Ocean mixed layer depth estimation using airborne Brillouin scattering lidar: simulation and model.

The potential of Brillouin scattering lidar for detecting the mixed layer depth (MLD) was studied. We simulated the Brillouin scattering lidar signal in various water environmental parameters and developed an MLD retrieval model for Brillouin scattering lidar data. We first analyzed the theoretical maximum detectable depth for Brillouin scattering lidar in low-latitude sea regions based on the multiple scattering lidar equations. Subsequently, a theoretical method for calculating the Brillouin scattering frequency shift and linewidth was derived based on the international thermodynamic equation of seawater-2010 and the coupled wave equations.
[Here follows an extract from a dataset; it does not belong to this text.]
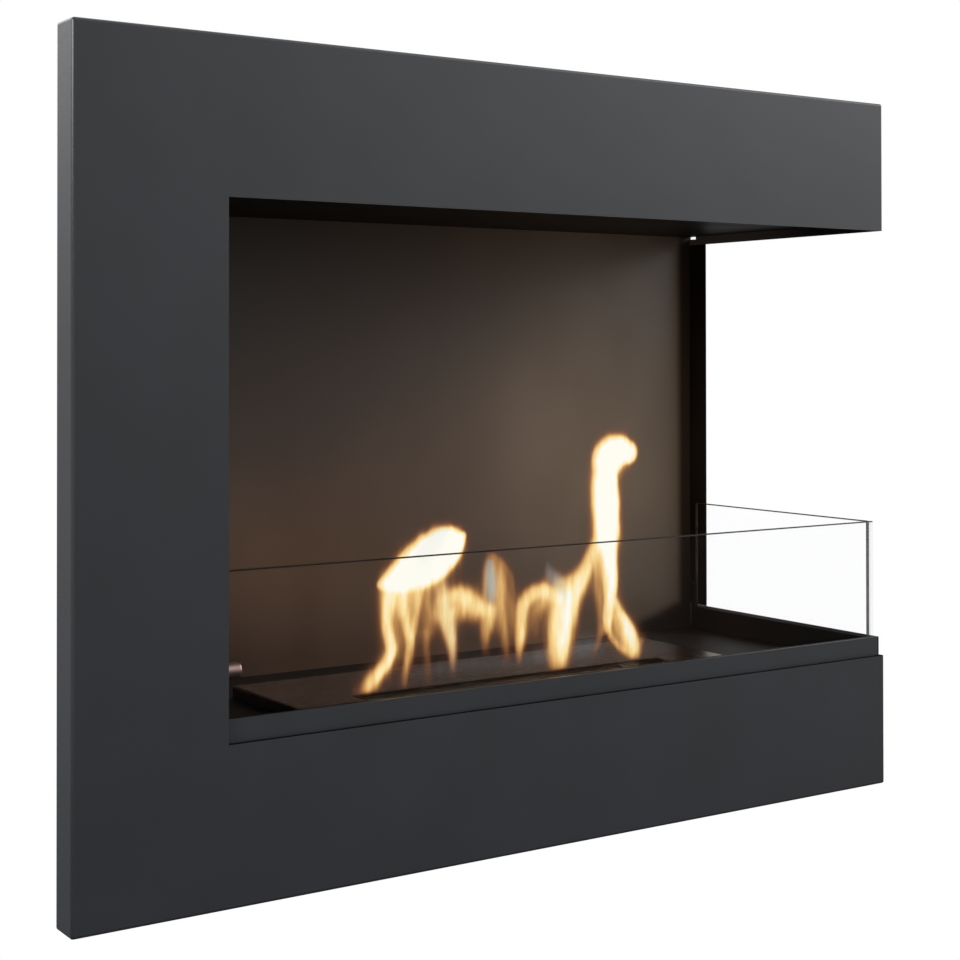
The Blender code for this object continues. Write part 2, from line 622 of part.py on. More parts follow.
def glass():
    """Front and side panes on their rubber strips, with the bars, seal and stop."""
    pane_left = CLAMP_START + CLAMP_ROOT + GLASS_CLEARANCE
    top = GLASS_BOTTOM + GLASS_HEIGHT
    inner = GLASS_X - GLASS
    edge = GLASS / 10
    front = block(
        "front_glass", (pane_left, GLASS_Y, GLASS_BOTTOM), (GLASS_X, GLASS_Y + GLASS, top),
        CLEAR_GLASS,
    )
    side = block(
        "side_glass", (inner, SIDE_GLASS_FRONT, GLASS_BOTTOM), (GLASS_X, SIDE_GLASS_BACK, top),
        CLEAR_GLASS,
    )
    bevel(front, edge, 1)
    bevel(side, edge, 1)
    block(
        "corner_seal", (inner, GLASS_Y + GLASS + GAP, LEDGE_TOP + GAP),
        (GLASS_X, SIDE_GLASS_FRONT - GAP, top), CLEAR_SEAL,
    )
    strip_low, strip_high = FLOOR_TOP + GAP, FLOOR_TOP + GAP + GASKET
    block(
        "front_gasket", (pane_left, GLASS_Y - 2 * GLASS_CLEARANCE, strip_low),
        (inner - 2 * GAP - GLASS_CLEARANCE, GLASS_Y + GLASS + 2 * GLASS_CLEARANCE, strip_high),
        RUBBER,
    )
    block(
        "side_gasket", (inner - GLASS_CLEARANCE, SIDE_GLASS_FRONT, strip_low),
        (CORE_RIGHT, SIDE_GLASS_BACK, strip_high), RUBBER,
    )
    bar_top = strip_low + BAR_HEIGHT
    bar_x = inner - 2 * GLASS_CLEARANCE
    block(
        "front_glass_bar", (SIDE_LINER + SHEET + GAP, BAR_BACK - BAR, strip_low),
        (bar_x - BAR - GAP, BAR_BACK, bar_top), LINING,
    )
    block(
        "side_glass_bar", (bar_x - BAR, BAR_BACK + GAP, strip_low),
        (bar_x, SIDE_GLASS_BACK, bar_top), LINING,
    )
    stop = SIDE_GLASS_BACK + GLASS_CLEARANCE
    block(
        "side_glass_stop", (bar_x - BAR, stop, strip_low),
        (CORE_RIGHT, stop + STOP_THICKNESS, strip_low + STOP_HEIGHT), LINING,
    )


def glass_clamp():
    """Slit round clamp that grips the front pane's left end, with its two screws."""
    start = (CLAMP_START, CLAMP_Y, CLAMP_Z)
    clamp = rod("glass_clamp", start, "X", CLAMP_LENGTH, CLAMP_RADIUS, STAINLESS, 32)
    bevel(clamp, CLAMP_RADIUS / 4, 3)
    reach = GLASS / 2 + GLASS_CLEARANCE
    slit = block(
        "clamp_slit",
        (CLAMP_START + CLAMP_ROOT, CLAMP_Y - reach, CLAMP_Z - 2 * CLAMP_RADIUS),
        (CLAMP_START + 2 * CLAMP_LENGTH, CLAMP_Y + reach, CLAMP_Z + 2 * CLAMP_RADIUS),
        None, cutters,
    )
    cut(clamp, slit)
    grub_x = CLAMP_START + (CLAMP_ROOT + CLAMP_LENGTH) / 2
    bore = rod(
        "grub_bore", (grub_x, CLAMP_Y + reach / 2, CLAMP_Z), "Y", 2 * CLAMP_RADIUS,
        GRUB_RADIUS + GAP, None, 16, cutters,
    )
    cut(clamp, bore)
    grub_y = CLAMP_Y + reach + GAP
    rod("clamp_grub_screw", (grub_x, grub_y, CLAMP_Z), "Y", GRUB_LENGTH, GRUB_RADIUS, ZINC, 12)
    face = SIDE_LINER - GAP
    length = CLAMP_START - GAP - face
    profile = [
        (0, length), (FIXING_SHANK_RADIUS, length), (FIXING_SHANK_RADIUS, 0),
        (FIXING_HEAD_RADIUS, 0), (FIXING_HEAD_RADIUS * 0.85, -FIXING_HEAD * 0.8),
        (0, -FIXING_HEAD),
    ]
    turned("clamp_fixing_screw", (face, CLAMP_Y, CLAMP_Z), "X", profile, ZINC, 16)


fascia()
fascia_fixings()
casing()
header()
base()
linings()
supports()
post()
cover_plate()
slot_trim()
shutter()
shutter_guides()
tank()
glass()
glass_clamp()
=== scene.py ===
import json
import math

import bmesh
import bpy
import numpy as np
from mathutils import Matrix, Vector, noise


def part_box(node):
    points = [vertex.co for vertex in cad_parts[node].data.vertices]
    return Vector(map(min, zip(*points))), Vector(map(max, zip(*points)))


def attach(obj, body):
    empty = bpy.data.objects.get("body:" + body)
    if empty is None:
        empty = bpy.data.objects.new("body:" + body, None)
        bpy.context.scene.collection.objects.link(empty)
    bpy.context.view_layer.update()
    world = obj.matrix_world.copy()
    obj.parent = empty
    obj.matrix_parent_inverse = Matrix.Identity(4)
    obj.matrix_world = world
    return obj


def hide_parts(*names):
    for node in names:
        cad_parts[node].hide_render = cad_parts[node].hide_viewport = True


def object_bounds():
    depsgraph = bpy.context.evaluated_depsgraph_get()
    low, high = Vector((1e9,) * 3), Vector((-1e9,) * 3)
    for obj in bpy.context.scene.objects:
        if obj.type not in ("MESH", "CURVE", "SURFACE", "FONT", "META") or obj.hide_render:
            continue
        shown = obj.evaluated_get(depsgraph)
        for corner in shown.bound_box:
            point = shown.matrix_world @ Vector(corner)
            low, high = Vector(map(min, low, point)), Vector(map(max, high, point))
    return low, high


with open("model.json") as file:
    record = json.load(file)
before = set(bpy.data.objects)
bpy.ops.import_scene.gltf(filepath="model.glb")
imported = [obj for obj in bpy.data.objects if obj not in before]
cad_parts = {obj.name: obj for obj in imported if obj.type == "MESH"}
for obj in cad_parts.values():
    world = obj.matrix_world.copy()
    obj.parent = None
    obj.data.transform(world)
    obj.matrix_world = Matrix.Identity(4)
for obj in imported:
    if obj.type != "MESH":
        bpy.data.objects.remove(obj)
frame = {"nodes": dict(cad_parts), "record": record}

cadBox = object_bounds()
scene = bpy.context.scene
mm = 0.001

fasciaLow = Vector(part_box("fascia_panel")[0])
frontY = fasciaLow.y  # front of the fascia
originX, originZ = fasciaLow.x, fasciaLow.z  # its lower left corner


def place(x, y, z):
    # millimetres from the fascia's lower left front corner
    return Vector((originX + x * mm, frontY + y * mm, originZ + z * mm))


def selectOnly(obj):
    for other in bpy.context.selected_objects:
        other.select_set(False)
    obj.select_set(True)
    bpy.context.view_layer.objects.active = obj


for shown in bpy.context.selected_objects:
    shown.select_set(False)

# ---- camera, light and floor

viewing = {
    "station": (-569.3, -1476.1, 508.7),  # mm from the fascia's lower left front corner
    "yaw": 34.0,  # degrees to the right of straight in
    "tilt": 0.57,  # up
    "roll": 0.066,
    "lens": 66.8,
    "sensor": 36.0,
    "shiftDown": 0.1527,
}
cameraData = bpy.data.cameras.new("viewCamera")
camera = bpy.data.objects.new("viewCamera", cameraData)
scene.collection.objects.link(camera)
camera.location = place(*viewing["station"])
camera.rotation_euler = (
    math.radians(90 + viewing["tilt"]), math.radians(viewing["roll"]), math.radians(-viewing["yaw"]),
)
cameraData.lens = viewing["lens"]
cameraData.sensor_width = viewing["sensor"]
cameraData.shift_y = -viewing["shiftDown"]
cameraData.clip_start = 0.05
scene.camera = camera
scene.view_settings.view_transform = "Standard"
scene.cycles.transparent_max_bounces = 24  # panes and flames are seen through one another


def linear(hexColour):
    # an sRGB hex colour as the linear values that shaders want
    values = [int(hexColour[i:i + 2], 16) / 255 for i in (1, 3, 5)]
    return tuple(v / 12.92 if v <= 0.04045 else ((v + 0.055) / 1.055) ** 2.4 for v in values)


def colour(hexColour):
    return (*linear(hexColour), 1.0)


def addNode(tree, kind, settings=None, links=None):
    # settings are properties or input values, links are input name -> output socket
    node = tree.nodes.new(kind)
    for key, value in (settings or {}).items():
        if isinstance(key, int) or key in node.inputs:
            node.inputs[key].default_value = value
        else:
            setattr(node, key, value)
    for key, source in (links or {}).items():
        tree.links.new(source, node.inputs[key])
    return node


def smoothRange(tree, source, span, result=(0.0, 1.0)):
    # maps span onto result with soft ends
    settings = {"interpolation_type": "SMOOTHSTEP", 1: span[0], 2: span[1], 3: result[0], 4: result[1]}
    return addNode(tree, "ShaderNodeMapRange", settings, {0: source}).outputs[0]


studio = {
    "ambient": 0.44,
    "overhead": 0.45,  # share of the ambient light that comes from straight above
    "softboxes": [  # azimuth from straight ahead of the fascia, elevation, inner and outer angle, strength
        (64, 22, 12, 34, 4.7),
        (205, 50, 22, 56, 3.5),
        (302, 12, 7, 15, 10.0),
    ],
    "overheadFrom": (0.45, 0.85),  # upward part of the direction where it starts and ends to dim
    "softboxFrom": (0.03, 0.3),  # the softboxes fade in above this
    "floorFrom": (-0.42, -0.04),
    "floorShade": 0.12,  # strength of the light from below
    "floorDrop": 0.42,
}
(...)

Then we used the theoretical method and the temperature-salinity (T-S) profile of the global Argo data in low-latitude regions to simulate the vertical profile distribution of the Brillouin scattering frequency shift and linewidth. Furthermore, we used a maximum angle method to estimate the ocean MLD in low-latitude regions based on the vertical profile distribution of the Brillouin scattering frequency shift and density in seawater. They are well correlated, which indicates that the frequency-shift component of the Brillouin scattering lidar signal for estimating ocean MLD is feasible and reliable. It appears that airborne or spaceborne Brillouin scattering lidar technology provides great potential for high-efficiency, large-area, and long-term monitoring of the global ocean MLD and upper-ocean water bodies.